March 21, 2007

I made up the word: datarology

My confession to all: I have a habit of making up new words, some of them are interesting while others felt like dried up “luo bo”. I do not know which one datarology belong to.

I was actually worked hard to come up with this word. Being in the business of data mining/statistical modeling/pattern recognition/AI for over a decade, I am so tired of the akward situation I am in whenever people ask me what I am doing.

What’s my profession, really?

I feel funny also, when I read job specifications, it really run wild: statistician, data miner, data mining researcher, predictive modeler, research scientist, pattern recognization scientists, data analysts etc. Deep in my heart, I know exactly what they are looking for, but it just hard to put it in word. If this is not a situation needing a new word, what will be?

What would you call someone who understand how to get the crucial intelligent/reliable knowledge out of data; and who know all the tricks and traps of working around often messy and unfriendly data, in their many forms, someone who understand the how the size/dimention/the bias in the data can impact what you can do and draw out of it?

People from statistics call them statistician, but it is only part of their skills. Computer science label them as data miner, but to me “mining” is hardly the most appropriate analog for the thigns they do. They can be as sophisticated as the most challenging science and need to have sense as practical salesmen.
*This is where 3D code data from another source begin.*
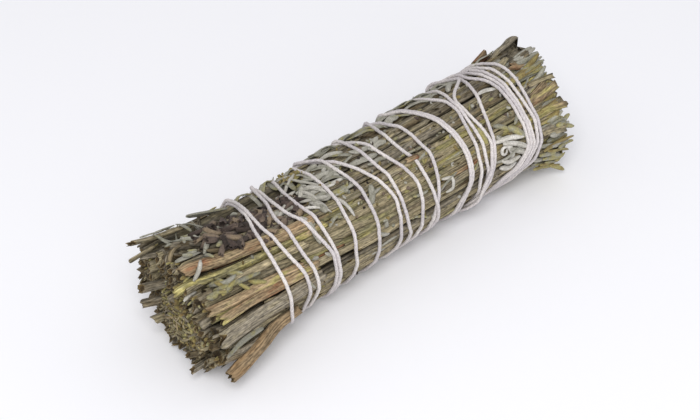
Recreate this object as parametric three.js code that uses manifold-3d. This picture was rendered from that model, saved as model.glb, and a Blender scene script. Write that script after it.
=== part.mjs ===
// A lavender smudge stick: dried lavender stems and leaves laid side by side and bound along their
// whole length with one cotton thread. It lies on its side.
// Millimetres. X runs along the stick from the near cut ends to the far ones, Z is up, and the stick
// rests on Z = 0 with its box centred on X = Y = 0. Until it is centred at the very end, X counts from
// the middle of the tightly bound waist, and Z from the surface.
// Angles go round the stick in degrees: 0 is the top, 90 the front (-Y), 180 the underside, 270 the back.

import * as THREE from "three";
import { mergeVertices } from "three/addons/utils/BufferGeometryUtils.js";
import Module from "manifold-3d";

// Driving dimensions.
const NEAR_END = -53.4; // the furthest stem ends, 110 mm apart
const FAR_END = 56.6;
const AXIS_HEIGHT = 13.1; // the stick's own axis above the surface, low enough to press its underside flat
const THREAD_DIAMETER = 0.8;
const CLEARANCE = 0.3; // between pieces that touch on the real stick
const BUNDLE_RADIUS = 13.4; // round the stems where the thread is tightest
const STEM_COUNT = 44;
const INNER_STEMS = 20; // the thick woody ones in the middle
const INNER_RADIUS = 1.78;
const OUTER_RADIUS = 1.42;
const RADIUS_SPREAD = 0.2; // stems are up to this much thinner or thicker
const NEAR_FACE = -50.2; // where the near ends are cut, on average
const FAR_FACE = 55;
const FACE_SLANT = 0.1; // the near cut leans: high stems reach this share of their height further
const CUT_SPREAD = 1.5; // each stem ends up to this much before or after its face
const HOLLOW_ANGLE = 4; // a stem on top, at this angle, is broken off short
const HOLLOW_END = -9; // and starts only here
// Stems that were cut longer than the rest, by their place on the near face from the stick's axis.
const STUBS = [
  { y: 9, z: 12, near: NEAR_END },
  { y: 9, z: -1, near: -53.2 },
  { y: 6, z: -5, near: -52.8 },
  { y: -9, z: -4, near: -52.4 },
];

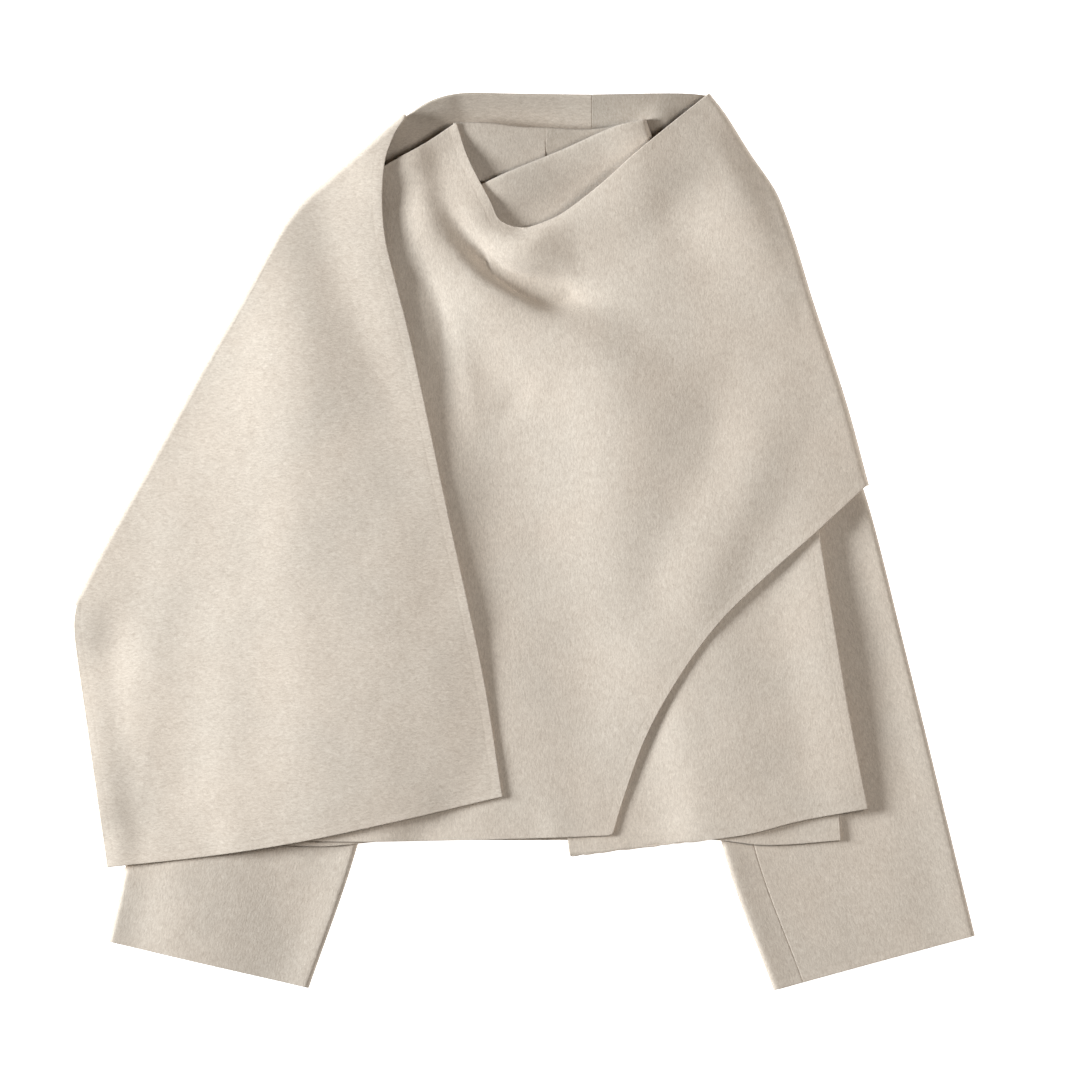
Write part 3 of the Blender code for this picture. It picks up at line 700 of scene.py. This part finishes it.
def wool(name, nap_angle=0.0, behind_nap_and_shade=1.0, painted_shade_tone=1.0):
    """Brushed wool: a melange of light and dark fibres that lie along the nap, with closing stitches.

    Where the layer behind shows its inner face, its nap lies the other way. It is darkened there partly for
    that nap and partly as painted shade, because that face shows inside the neck, where shade falls. The
    piece's tone, where it is below 1, darkens all of the piece as painted shade.
    """
    finish = finish_settings()
    material = bpy.data.materials.new(name)
    material.use_nodes = True
    tree = material.node_tree
    shader = tree.nodes["Principled BSDF"]
    point = node(tree, "ShaderNodeTexCoord").outputs["Object"]
    along_nap = swayed(tree, point)
    clumps = noise_node(tree, point, *CLUMPS)
    layers = (fibres(tree, along_nap, nap_angle, *COARSE_FIBRES),
              fibres(tree, along_nap, nap_angle, *FINE_FIBRES), clumps)
    edge = node(tree, "ShaderNodeSeparateXYZ")
    tree.links.new(node(tree, "ShaderNodeUVMap", uv_map="edge").outputs["UV"], edge.inputs[0])
    stitches = stitch_line(tree, edge.outputs["X"])

    # Painted shade: the fibre colours of a whole piece are darkened where it lies in shade, such as the
    # sleeves under the hems and the collar inside the neck.
    fibre_colors = [[part * painted_shade_tone for part in color] for color in (finish.dark, finish.light)]
    color = ramp_node(tree, weighted_sum(tree, layers, MELANGE), MELANGE_RANGE, fibre_colors)
    patches = noise_node(tree, point, *PATCHES)
    color = multiplied(tree, color, ramp_node(tree, patches, PATCH_RANGE, PATCH_TINTS), 1.0)
    uneven = math_node(tree, "MULTIPLY", clumps, STITCH_DARKNESS)
    color = multiplied(tree, color, STITCH_SHADE, math_node(tree, "MULTIPLY", stitches, uneven))
    # The inner face is darker partly for its nap and partly as painted shade inside the neck.
    behind = tuple(behind_nap_and_shade * part for part in BEHIND_TINT)
    color = multiplied(tree, color, behind, edge.outputs["Y"])
    tree.links.new(color, shader.inputs["Base Color"])

    pressed = math_node(tree, "MULTIPLY", stitches, STITCH_DEPTH)
    height = math_node(tree, "SUBTRACT", weighted_sum(tree, layers, RELIEF), pressed)
    bump = node(tree, "ShaderNodeBump")
    bump.inputs["Strength"].default_value = RELIEF_STRENGTH
    bump.inputs["Distance"].default_value = RELIEF_DEPTH
    tree.links.new(height, bump.inputs["Height"])
    tree.links.new(bump.outputs["Normal"], shader.inputs["Normal"])

    shader.inputs["Roughness"].default_value = finish.roughness
    shader.inputs["Specular IOR Level"].default_value = SPECULAR
    shader.inputs["Sheen Weight"].default_value = finish.sheen
    shader.inputs["Sheen Roughness"].default_value = SHEEN_ROUGHNESS
    shader.inputs["Sheen Tint"].default_value = (*SHEEN_TINT, 1.0)
    return material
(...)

What would call them, and what would you call this discipline?

It is such a growing field, much like the computer programming 20/15 years ago: many companies begin to find that they need someone in this profession that they never dream to. Now everyone get data, a lot of data, in fact too much data. Once the need to have database to host them is satisfied, what do you do with the data become the question.

10 or even 5 years ago, who would think that having too much data could be a problem? And how much does that changed! Yet, many still believe that one just need to look and think to get the most out of their data, waiting to be bitten once, twice, over and over until they realize that they need someone who have this special knowledge and skills.
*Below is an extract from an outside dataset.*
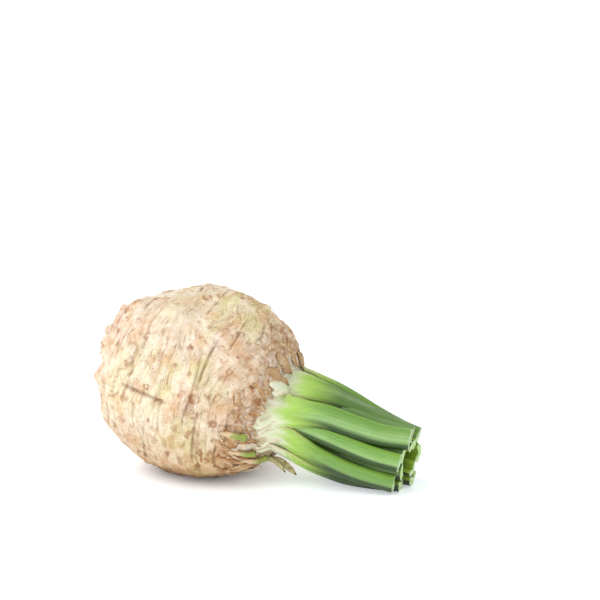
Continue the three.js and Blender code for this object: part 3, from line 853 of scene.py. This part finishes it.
    rim = np.arange((rings - 1) * sides, rings * sides)
    colour[rim] = linear(214, 230, 196)
    start_colour = np.tile(linear(226, 222, 204), (len(start_depth), 1))
    colour = np.concatenate([colour, start_colour, cut_colour(end_depth)])
    span = np.linalg.norm(np.diff(centre, axis=0), axis=1)
    length = np.concatenate([[0], np.cumsum(span)])
    flat = np.stack([(aa * w / 2).ravel(), np.repeat(length, sides), np.full(count, 7.0 * number)], 1)
    inner = np.stack([points[count:, 1], points[count:, 2], points[count:, 0]], 1)

    piece = mesh_object(f"stalk_{name}", points, [*quads.tolist(), *start_faces, *end_faces])
    paint(piece, "tint", colour)
    measure(piece, "along", np.concatenate([flat, inner]))
    finish_piece(piece, STALK, "leaf_stalk", f"leaf_stalk_{name}")
    return piece


# ---- Ribbons: dry scales, scraps, fibres and side shoots ----


def ribbon(centre, across, outward, width, thick, cup, seed, sides=12, ragged=0.12):
    """Points and faces of a closed strip, thin at its edges, along centre."""
    rings = len(centre)
    angle = np.arange(sides) * 2 * math.pi / sides
    c, s = np.cos(angle), np.sin(angle)
    rows = np.arange(rings)
    edge = 1 + ragged * noise(np.stack([rows * 0.9, np.full(rings, seed * 1.7), 0 * rows], 1), 81)
    x = (width * edge / 2)[:, None] * c
    rise = -(thick / 2)[:, None] * s - (cup * width)[:, None] * c**2
    crumple_at = [np.repeat(rows, sides) * 0.5, np.tile(c, rings) * 2, np.full(rings * sides, seed)]
    crumple = noise(np.stack(crumple_at, 1), 82)
    rise = rise + 0.25 * np.minimum(1, width[:, None] / 4) * crumple.reshape(rings, sides)
    points = centre[:, None, :] + across[:, None, :] * x[..., None] + outward[:, None, :] * rise[..., None]
    faces = tube_faces(rings, sides).tolist()
    faces.append(list(range(sides))[::-1])
    faces.append([(rings - 1) * sides + j for j in range(sides)])
    return points.reshape(-1, 3), faces, np.tile(s, rings), np.tile(c, rings)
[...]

What about numerology? Numerology is about number, while datarology is about data. There is one contrast though: numerology is about reading much out of little, at least on the surface. Datarology, on the other hand, is about reading little out of much data. These are about as much sense as I can make out of this word.

How this could possibly helping anyone for anything? Well, it could if one day you see a job ad that day: A level-3 datarologist wanted!

September 29, 2006

random thought 1

Representation is everything in Datarology.

September 11, 2006

random thought 2

Rakesh’s Data Mining Definition

An Expansive Definition of Data Mining (Rekesh Agrawal, KDD06):
Deriving value from a data collection by studying and understanding the structure of the constituent data.
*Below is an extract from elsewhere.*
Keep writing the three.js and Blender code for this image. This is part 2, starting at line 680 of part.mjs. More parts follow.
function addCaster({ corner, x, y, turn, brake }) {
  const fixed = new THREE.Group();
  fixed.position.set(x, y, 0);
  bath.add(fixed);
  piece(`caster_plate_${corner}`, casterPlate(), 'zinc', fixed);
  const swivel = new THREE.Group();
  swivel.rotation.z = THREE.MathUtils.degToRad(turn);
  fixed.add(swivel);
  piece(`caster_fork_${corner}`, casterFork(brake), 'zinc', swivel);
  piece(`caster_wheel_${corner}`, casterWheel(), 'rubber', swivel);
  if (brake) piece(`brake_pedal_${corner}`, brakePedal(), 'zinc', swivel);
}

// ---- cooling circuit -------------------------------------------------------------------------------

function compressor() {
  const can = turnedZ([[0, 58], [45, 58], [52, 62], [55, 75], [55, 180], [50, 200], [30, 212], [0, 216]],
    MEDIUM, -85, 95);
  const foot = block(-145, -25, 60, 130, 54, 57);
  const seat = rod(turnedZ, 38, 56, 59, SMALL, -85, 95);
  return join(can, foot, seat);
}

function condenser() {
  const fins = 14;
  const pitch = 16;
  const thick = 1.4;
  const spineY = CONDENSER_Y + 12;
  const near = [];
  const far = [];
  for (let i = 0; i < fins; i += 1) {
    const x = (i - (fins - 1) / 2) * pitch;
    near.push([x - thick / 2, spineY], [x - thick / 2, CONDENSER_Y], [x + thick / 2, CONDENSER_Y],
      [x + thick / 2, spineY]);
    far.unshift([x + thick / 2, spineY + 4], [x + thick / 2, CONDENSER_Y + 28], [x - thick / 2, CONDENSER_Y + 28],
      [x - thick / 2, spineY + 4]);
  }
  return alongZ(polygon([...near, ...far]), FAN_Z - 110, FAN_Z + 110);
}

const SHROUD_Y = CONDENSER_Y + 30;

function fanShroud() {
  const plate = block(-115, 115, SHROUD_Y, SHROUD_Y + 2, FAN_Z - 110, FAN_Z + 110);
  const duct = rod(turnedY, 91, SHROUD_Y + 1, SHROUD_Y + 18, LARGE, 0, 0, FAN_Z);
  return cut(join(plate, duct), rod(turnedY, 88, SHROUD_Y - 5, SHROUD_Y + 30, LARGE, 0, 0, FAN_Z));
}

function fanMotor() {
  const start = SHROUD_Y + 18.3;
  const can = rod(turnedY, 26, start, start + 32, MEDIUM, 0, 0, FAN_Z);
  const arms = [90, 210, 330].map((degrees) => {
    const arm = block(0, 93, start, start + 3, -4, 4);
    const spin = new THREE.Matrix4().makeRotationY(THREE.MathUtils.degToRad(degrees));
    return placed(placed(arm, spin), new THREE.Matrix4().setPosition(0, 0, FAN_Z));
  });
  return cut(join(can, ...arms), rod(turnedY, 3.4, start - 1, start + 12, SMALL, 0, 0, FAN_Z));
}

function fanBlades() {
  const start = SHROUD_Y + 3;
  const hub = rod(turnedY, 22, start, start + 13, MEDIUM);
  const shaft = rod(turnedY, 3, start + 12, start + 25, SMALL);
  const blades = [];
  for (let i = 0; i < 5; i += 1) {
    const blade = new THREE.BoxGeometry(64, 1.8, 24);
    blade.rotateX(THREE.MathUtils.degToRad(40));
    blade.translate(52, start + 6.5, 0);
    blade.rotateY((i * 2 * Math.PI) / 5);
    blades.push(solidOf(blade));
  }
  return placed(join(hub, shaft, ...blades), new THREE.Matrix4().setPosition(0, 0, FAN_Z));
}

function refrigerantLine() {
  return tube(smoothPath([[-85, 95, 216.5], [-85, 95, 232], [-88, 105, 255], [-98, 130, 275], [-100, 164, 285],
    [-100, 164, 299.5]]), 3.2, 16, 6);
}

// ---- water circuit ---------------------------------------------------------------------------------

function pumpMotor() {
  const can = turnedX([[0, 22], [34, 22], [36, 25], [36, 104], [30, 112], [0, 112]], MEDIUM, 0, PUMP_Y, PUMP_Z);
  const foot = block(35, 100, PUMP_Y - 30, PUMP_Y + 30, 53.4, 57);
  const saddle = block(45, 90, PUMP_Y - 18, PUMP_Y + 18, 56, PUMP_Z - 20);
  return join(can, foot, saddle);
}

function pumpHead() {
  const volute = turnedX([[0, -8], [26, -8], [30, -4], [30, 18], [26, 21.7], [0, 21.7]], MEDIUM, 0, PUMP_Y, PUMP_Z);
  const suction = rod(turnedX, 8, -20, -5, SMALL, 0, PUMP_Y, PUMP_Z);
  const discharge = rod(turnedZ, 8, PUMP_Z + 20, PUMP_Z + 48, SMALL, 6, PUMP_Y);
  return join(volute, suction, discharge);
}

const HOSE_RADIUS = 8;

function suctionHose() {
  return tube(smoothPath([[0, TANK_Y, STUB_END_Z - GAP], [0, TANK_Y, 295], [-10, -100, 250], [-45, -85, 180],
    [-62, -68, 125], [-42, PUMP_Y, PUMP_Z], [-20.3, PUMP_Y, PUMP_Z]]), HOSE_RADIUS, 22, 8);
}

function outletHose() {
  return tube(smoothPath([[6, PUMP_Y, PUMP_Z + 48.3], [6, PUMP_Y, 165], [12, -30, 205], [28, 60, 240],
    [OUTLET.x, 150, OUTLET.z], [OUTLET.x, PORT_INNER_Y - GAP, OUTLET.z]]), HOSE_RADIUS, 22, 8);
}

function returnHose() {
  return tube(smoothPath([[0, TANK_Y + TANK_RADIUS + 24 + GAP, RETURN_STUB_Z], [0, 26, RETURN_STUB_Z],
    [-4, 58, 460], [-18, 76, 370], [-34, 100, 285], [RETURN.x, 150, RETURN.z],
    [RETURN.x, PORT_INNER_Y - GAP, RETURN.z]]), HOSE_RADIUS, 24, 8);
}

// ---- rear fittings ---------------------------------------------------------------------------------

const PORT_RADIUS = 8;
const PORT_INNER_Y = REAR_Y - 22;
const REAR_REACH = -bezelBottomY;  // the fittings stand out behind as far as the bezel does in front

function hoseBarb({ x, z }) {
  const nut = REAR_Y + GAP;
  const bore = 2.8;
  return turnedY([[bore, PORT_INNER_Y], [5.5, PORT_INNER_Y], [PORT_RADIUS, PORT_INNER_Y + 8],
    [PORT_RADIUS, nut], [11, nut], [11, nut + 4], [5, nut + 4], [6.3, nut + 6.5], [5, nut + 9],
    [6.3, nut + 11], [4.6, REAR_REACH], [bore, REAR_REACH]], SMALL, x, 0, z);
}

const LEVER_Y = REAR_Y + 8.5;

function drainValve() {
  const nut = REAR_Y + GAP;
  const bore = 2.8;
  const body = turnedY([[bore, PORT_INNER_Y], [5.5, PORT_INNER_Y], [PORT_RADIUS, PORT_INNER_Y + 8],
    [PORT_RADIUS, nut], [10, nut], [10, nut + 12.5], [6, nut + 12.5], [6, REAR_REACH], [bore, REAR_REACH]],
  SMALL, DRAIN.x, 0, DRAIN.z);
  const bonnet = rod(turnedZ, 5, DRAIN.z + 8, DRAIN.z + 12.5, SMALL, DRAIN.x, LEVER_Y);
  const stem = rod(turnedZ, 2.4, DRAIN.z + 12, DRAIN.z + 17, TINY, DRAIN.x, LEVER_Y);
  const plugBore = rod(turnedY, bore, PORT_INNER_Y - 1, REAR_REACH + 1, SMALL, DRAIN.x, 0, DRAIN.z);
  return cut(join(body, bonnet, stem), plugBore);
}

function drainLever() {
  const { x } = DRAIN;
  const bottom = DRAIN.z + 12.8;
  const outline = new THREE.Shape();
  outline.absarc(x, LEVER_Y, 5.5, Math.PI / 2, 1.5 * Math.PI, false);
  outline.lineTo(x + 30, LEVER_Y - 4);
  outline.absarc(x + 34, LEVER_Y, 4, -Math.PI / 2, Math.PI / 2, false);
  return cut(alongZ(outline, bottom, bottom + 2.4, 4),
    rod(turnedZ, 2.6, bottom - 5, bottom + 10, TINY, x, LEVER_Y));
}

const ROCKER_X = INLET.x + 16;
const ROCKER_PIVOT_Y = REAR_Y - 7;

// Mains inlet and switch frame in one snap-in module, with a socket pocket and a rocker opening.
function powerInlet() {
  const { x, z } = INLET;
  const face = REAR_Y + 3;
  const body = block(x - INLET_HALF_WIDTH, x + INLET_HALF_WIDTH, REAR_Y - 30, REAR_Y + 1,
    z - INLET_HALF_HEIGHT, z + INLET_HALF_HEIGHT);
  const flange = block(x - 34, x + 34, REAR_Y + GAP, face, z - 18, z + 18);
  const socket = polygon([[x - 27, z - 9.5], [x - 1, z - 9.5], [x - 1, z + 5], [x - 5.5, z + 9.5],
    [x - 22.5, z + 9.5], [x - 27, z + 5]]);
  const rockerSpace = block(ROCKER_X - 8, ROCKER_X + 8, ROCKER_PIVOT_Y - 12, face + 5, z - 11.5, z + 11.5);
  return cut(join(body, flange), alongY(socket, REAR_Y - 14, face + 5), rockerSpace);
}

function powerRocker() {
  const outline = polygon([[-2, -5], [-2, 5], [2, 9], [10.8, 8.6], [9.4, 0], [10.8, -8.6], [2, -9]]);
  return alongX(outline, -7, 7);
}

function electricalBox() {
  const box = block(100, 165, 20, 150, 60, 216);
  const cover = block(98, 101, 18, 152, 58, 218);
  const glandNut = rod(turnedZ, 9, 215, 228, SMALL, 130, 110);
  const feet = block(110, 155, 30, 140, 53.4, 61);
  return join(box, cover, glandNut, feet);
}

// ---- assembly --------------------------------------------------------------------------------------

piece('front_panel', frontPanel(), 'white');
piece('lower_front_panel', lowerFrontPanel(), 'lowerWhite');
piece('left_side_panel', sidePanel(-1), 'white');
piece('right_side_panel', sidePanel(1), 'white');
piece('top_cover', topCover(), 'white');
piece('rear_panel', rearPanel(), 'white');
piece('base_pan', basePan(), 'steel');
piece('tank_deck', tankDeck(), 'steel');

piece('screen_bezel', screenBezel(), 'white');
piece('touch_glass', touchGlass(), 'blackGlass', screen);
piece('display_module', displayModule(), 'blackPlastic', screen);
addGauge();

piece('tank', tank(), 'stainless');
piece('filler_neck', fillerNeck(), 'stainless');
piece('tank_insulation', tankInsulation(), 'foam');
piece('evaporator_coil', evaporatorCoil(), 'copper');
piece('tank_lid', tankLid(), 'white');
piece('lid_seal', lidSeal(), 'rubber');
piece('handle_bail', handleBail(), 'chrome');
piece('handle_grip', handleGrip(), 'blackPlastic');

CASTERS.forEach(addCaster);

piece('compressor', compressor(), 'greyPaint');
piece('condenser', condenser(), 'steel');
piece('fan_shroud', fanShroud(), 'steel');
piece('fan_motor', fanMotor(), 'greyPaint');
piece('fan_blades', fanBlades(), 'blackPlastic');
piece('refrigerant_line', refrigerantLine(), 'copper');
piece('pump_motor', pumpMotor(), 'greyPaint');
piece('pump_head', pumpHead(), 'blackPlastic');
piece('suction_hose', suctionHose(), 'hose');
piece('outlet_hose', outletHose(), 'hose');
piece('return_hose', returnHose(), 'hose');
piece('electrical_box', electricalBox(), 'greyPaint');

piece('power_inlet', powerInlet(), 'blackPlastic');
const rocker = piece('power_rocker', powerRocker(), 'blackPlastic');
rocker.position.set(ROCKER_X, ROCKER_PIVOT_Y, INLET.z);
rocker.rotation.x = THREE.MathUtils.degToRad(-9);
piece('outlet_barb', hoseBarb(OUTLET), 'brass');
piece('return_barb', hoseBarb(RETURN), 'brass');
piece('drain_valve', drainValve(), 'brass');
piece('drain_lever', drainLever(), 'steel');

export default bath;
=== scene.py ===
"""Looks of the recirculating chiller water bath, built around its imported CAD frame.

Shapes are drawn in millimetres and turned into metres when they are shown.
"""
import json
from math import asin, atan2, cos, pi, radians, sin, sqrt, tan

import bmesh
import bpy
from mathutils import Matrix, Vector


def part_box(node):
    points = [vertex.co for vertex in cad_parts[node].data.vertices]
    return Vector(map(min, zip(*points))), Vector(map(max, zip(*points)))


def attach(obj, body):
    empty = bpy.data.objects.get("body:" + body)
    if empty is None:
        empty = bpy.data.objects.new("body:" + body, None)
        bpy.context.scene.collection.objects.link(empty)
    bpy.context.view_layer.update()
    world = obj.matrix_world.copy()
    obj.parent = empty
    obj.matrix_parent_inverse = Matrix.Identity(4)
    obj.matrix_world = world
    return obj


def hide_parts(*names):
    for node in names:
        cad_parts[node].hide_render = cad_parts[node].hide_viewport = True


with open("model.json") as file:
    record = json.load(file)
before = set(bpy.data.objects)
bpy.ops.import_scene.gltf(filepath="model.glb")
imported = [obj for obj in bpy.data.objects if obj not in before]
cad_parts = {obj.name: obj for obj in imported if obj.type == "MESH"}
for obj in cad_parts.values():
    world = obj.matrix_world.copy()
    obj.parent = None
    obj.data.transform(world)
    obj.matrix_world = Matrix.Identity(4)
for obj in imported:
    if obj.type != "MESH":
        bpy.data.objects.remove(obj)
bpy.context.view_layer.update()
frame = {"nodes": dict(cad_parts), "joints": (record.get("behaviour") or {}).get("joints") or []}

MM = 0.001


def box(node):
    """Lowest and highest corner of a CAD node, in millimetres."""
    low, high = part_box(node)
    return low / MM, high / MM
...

This is the closest in meaning to what I have in mind for “Datarology”. I particular like the part of the definition where he used “understanding …” instead of “analyzing …”, because I believe Synthesizing is an equally important activity for Datarology as analyzing.

May 11, 2006

The Coming of Age of Datarologist

The name Datarologist was born quietly, with no fanfair, announcement or celebration.
Before we have datarologist, it was called many names: statistician, data analyst, data miner, modeler, etc. and the art of trade is called similarly: statistics, data mining, pattern recognization, artificial intelligence, informatics …

The common part that they all share isn’t incidental. On the contrary, the flourish of all of the different fields are pretty much driven by This common, shared element: the skills, the knowledge, the art of trade that able to read relevant insights from data.

子曰: “名不正则言不顺;言不顺则事不成”
(“If names be not correct, language is not in accordance with the truth of things. If language be not in accordance with the truth of things, affairs cannot be carried on to success.” — Analects by Confucius, Chapter 13 )

I smile when reading job reqirement on KDD website. The titles are so varied while the skills are so similar: ) I often felt the pain of the writers. They could have just write: Opening position for a level 5 datarologist!